Robert Hossein stars in this film noir that he also wrote and directed. He plays an unemployed workman who is a serial killer. The female lead, who plays a nightclub singer (Anna) that is his love interest, is played by the magnetic Marie-France Pisier. Both were teamed up a year earlier in Death of a Killer, another very good Hossein noir.
I try to find and watch any Hossein movie I can, as actor or director. He's in such good ones as Chair de Poule and Rififi. He obviously knows what he is doing in his pictures and he does it well. There is a certain silence or understatement or air of mystery that involves the viewer. This movie has a number of personal entanglements and attractive cinematography.
In this one, there are many dark streets, parks, and squares. They are usually very lonely. But Nazis suddenly appear to smash a window, burn books, or beat up a communist.
Hossein's killer, Peter Kurten, has several linked motivations. He has been ill-treated as a child, resents authority and is unemployed. He flaunts his killings against the police with notes and close calls. He is a humorless man who kills women as a means of power and to compensate for his evident sexual inferiority and clumsiness. His walk is a strange motion with short mincing steps, like those of someone much older and his arms do not swing naturally. He is clever enough, for a time, to think up diabolical schemes and he mocks God very subtly in one scene in what appears to be a church.
The movie draws parallels between Kurten and the Nazis (they are S.A. at this time), who also are exercising brute force. Kurten never fails to dress up in smart night clothes (black) and don a hat. That's his uniform. The S.A. was known to have homosexual elements, such as Ernst Rohm. In a way, Kurten's personal actions represent the breakdown of both law and order and respect for law and order. After a man is victimized by Nazis, Kurten and Anna walk right by him and don't stop even to see his condition.

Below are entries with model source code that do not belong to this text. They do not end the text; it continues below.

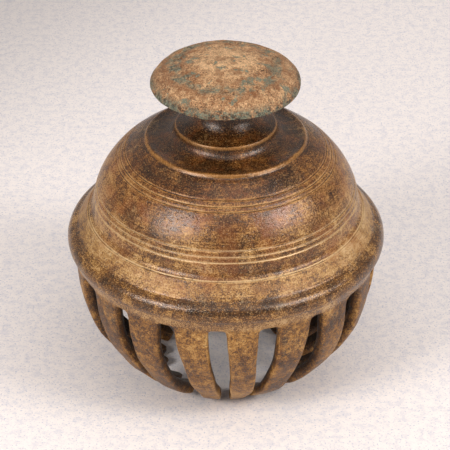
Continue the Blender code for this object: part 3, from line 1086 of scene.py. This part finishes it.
class BELL_OT_clapper(bpy.types.Operator):
    """Make the clapper: a forged rod with an open eye, and the ball it carries"""
    bl_idname = "bell.clapper"
    bl_label = "Clapper"

    def execute(self, context):
        material = iron_material(context.scene.bell_colours)
        self.make_rod(material)
        self.make_ball(material)
        return {"FINISHED"}

    @staticmethod
    def make_rod(material):
        radius = 1.45 * MM
        eye, elbow = 4.5 * MM, 4.0 * MM     # radii of the middle line of the two bends
        eye_centre = ROD_HIGH.z - radius - eye - 0.05 * MM
        neck_top = eye_centre - math.sqrt((eye + elbow) ** 2 - elbow ** 2)
        elbow_turn = math.acos(elbow / (eye + elbow))
        eye_turn = math.radians(292)
        # The burr: a foot, a flare, and a step in to the rod
        foot = ROD_LOW.z + 0.2 * MM
        burr_top = BALL_LOW.z - 0.3 * MM
        flare, step = 0.4 * MM, 0.1 * MM
        piece = bar_section("rod_iron", radius * 1.5, (0, 0, foot))
        extrude_bar(flare, 1.2, (0, 0, foot + flare))
        extrude_bar(burr_top - foot - flare)
        extrude_bar(step, 1 / 1.8, (0, 0, burr_top + step))
        extrude_bar(neck_top - burr_top - step, steps=6)
        bpy.ops.mesh.spin(steps=5, angle=elbow_turn, center=(elbow, 0, neck_top),
                          axis=(0, -1, 0))
        bpy.ops.mesh.spin(steps=20, angle=eye_turn, center=(0, 0, eye_centre), axis=(0, 1, 0))
        close_up()
        forge(piece, 2, 0.004, 0.0002)
        finish_piece(piece, material, "clapper", ["clapper_rod"])

    @staticmethod
    def make_ball(material):
        radius = BALL_HIGH.x - 0.15 * MM
        centre = (BALL_LOW.z + BALL_HIGH.z) / 2
        bore = 1.8 * MM
        first = math.degrees(math.acos(bore / radius))
        outline = oval(radius, radius, centre, first, -first, 18)
        outline = [(bore, outline[0][1] - 0.6 * MM)] + outline
        outline += [(bore, outline[-1][1] + 0.6 * MM), outline[0]]
        piece = start_piece("ball_iron")
        turn_outline(outline, 40)
        forge(piece, 1, 0.005, 0.0005)
        finish_piece(piece, material, "clapper", ["clapper_ball"])


class BELL_OT_stage(bpy.types.Operator):
    """Make the pale floor, the soft lights and the camera"""
    bl_idname = "bell.stage"
    bl_label = "Studio stage"

    def execute(self, context):
        bpy.ops.object.select_all(action="DESELECT")
        bpy.ops.mesh.primitive_plane_add(size=FLOOR_SIZE, location=(0, 0, 0))
        floor = context.object
        floor.name = "studio_floor"
        floor.data.materials.append(paper_material(context.scene.bell_colours))
        for lamp in LAMPS:
            self.add_lamp(context, *lamp)
        world = bpy.data.worlds.new("studio")
        world.use_nodes = True
        sky = world.node_tree.nodes["Background"]
        sky.inputs["Color"].default_value = (*SKY_COLOUR, 1.0)
        sky.inputs["Strength"].default_value = SKY_STRENGTH
        context.scene.world = world
        context.scene.view_settings.view_transform = "Standard"
        data = bpy.data.cameras.new("camera")
        data.lens = CAMERA_LENS
        data.sensor_width = 36.0
        data.clip_start = 0.01
        camera = bpy.data.objects.new("camera", data)
        camera.location = (CAMERA_ASIDE, -CAMERA_REACH * math.cos(CAMERA_TILT),
                           AIM_HEIGHT + CAMERA_REACH * math.sin(CAMERA_TILT))
        camera.rotation_euler = (math.pi / 2 - CAMERA_TILT, 0, 0)
        context.scene.collection.objects.link(camera)
        context.scene.camera = camera
        return {"FINISHED"}

    @staticmethod
    def add_lamp(context, name, turn, lift, reach, size, power):
        """A square soft light that faces the bell."""
        data = bpy.data.lights.new(name, "AREA")
        data.size = size
        data.energy = power
        data.color = LAMP_COLOUR
        lift = math.radians(lift)
        way = Vector(at_azimuth(math.cos(lift), math.sin(lift), turn))
        lamp = bpy.data.objects.new(name, data)
        lamp.location = Vector((0, 0, AIM_HEIGHT)) + reach * way
        lamp.rotation_euler = way.to_track_quat("Z", "Y").to_euler()
        context.scene.collection.objects.link(lamp)


class BELL_PT_panel(bpy.types.Panel):
    """Lists the bell's sizes, colours and pieces"""
    bl_idname = "BELL_PT_panel"
    bl_label = "Claw Bell"
    bl_space_type = "VIEW_3D"
    bl_region_type = "UI"
    bl_category = "Claw Bell"

    def draw(self, context):
        layout = self.layout
        for settings in (context.scene.bell_sizes, context.scene.bell_colours):
            box = layout.box()
            for name in settings.__annotations__:
                box.prop(settings, name)
        for step in STEPS:
            layout.operator(step.bl_idname)


STEPS = (BELL_OT_casting, BELL_OT_knob, BELL_OT_hanger, BELL_OT_clapper, BELL_OT_stage)
CLASSES = (BellSizes, BellColours, *STEPS, BELL_PT_panel)


def register():
    for item in CLASSES:
        bpy.utils.register_class(item)
    bpy.types.Scene.bell_sizes = PointerProperty(type=BellSizes)
    bpy.types.Scene.bell_colours = PointerProperty(type=BellColours)


def unregister():
    del bpy.types.Scene.bell_sizes
    del bpy.types.Scene.bell_colours
    for item in reversed(CLASSES):
        bpy.utils.unregister_class(item)


def main():
    register()
    bpy.ops.bell.casting()
    bpy.ops.bell.knob()
    bpy.ops.bell.hanger()
    bpy.ops.bell.clapper()
    bpy.ops.bell.stage()


if __name__ == "__main__":
    main()
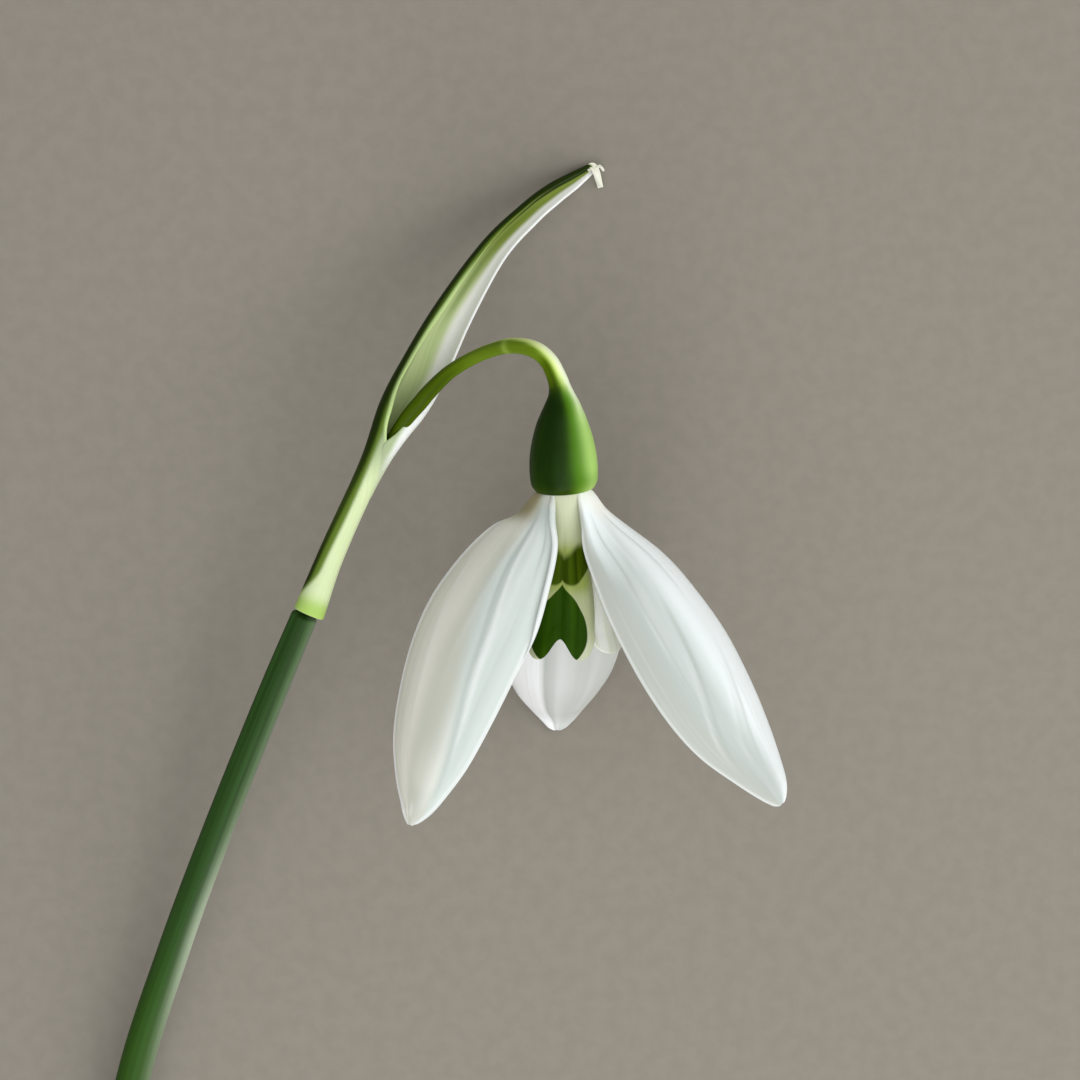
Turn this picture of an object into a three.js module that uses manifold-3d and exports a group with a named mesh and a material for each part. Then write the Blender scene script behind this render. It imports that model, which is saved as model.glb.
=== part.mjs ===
// Snowdrop, a single picked bloom, laid down on a table with its face to the side.
// Millimetres. +X is to the right as one looks down on it, +Y points up the stem, +Z is up off the table.
// The outlines are given from the middle of the view. The group is moved at the end, so that the origin
// lies on the table under the middle of the bloom.

import * as THREE from "three";
import Module from "manifold-3d";

const wasm = await Module();
wasm.setup();

// Driving sizes
const BLADE_THICK = 0.6;
const SEAT_GAP = 0.3;

const OVARY_BASE = [1.8, 3.7, 20.2];
const OVARY_RADII = [2.36, 2.43, 2.46, 2.38, 2.24, 2.0, 1.65, 1.25, 0.88, 0.62];
const OVARY_BASE_ROUNDING = 0.16;
const FLOWER_DIP = 15;

const PETAL_FOLDS = 3;
const PETAL_FOLD_DEPTH = 0.1;

const INNER_LENGTH = 12.0;
const INNER_START = 0.4;
const INNER_NOTCH = 1.7;
const INNER_NOTCH_WIDTH = 0.3;
const INNER_SHOULDER = 1.5;
const INNER_CUP_RADII = [1.62, 1.8, 2.15, 2.55, 2.9, 3.15, 3.3];
const INNER_HALF_WIDTHS = [0.58, 0.75, 1.25, 1.8, 2.25, 2.5, 2.45];

const STAMEN_COUNT = 6;
const STAMEN_LENGTH = 6.4;
const STAMEN_RING_RADIUS = 1.0;
const STAMEN_LEAN = 0.06;
const FILAMENT_RADIUS = 0.25;
const ANTHER_RADIUS = 0.4;
const STYLE_LENGTH = 8.2;
const STYLE_RADII = [0.28, 0.2];

const STEM_TOP_RADIUS = 0.95;
const STEM_CUT_RADIUS = 1.4;
const PEDICEL_RADIUS = 0.5;
const PEDICEL_ROOT_RADIUS = 0.25;
const PEDICEL_NECK_RADIUS = 0.6;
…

Anna sings at a nightclub (and does a wonderful torch song like Dietrich) named El Dorado, which symbolizes the riches that the people do not have and also something unobtainable. Anna is what Kurten wants, but it's unclear that he can consummate the relation. She is his El Dorado. Kurten romances Anna and wins her over. Does he finally make love to her? Perhaps he does, but it's doubtful because he is stretched out fully clothed on the bed in his apartment. This is of no great moment because time is working against him anyway.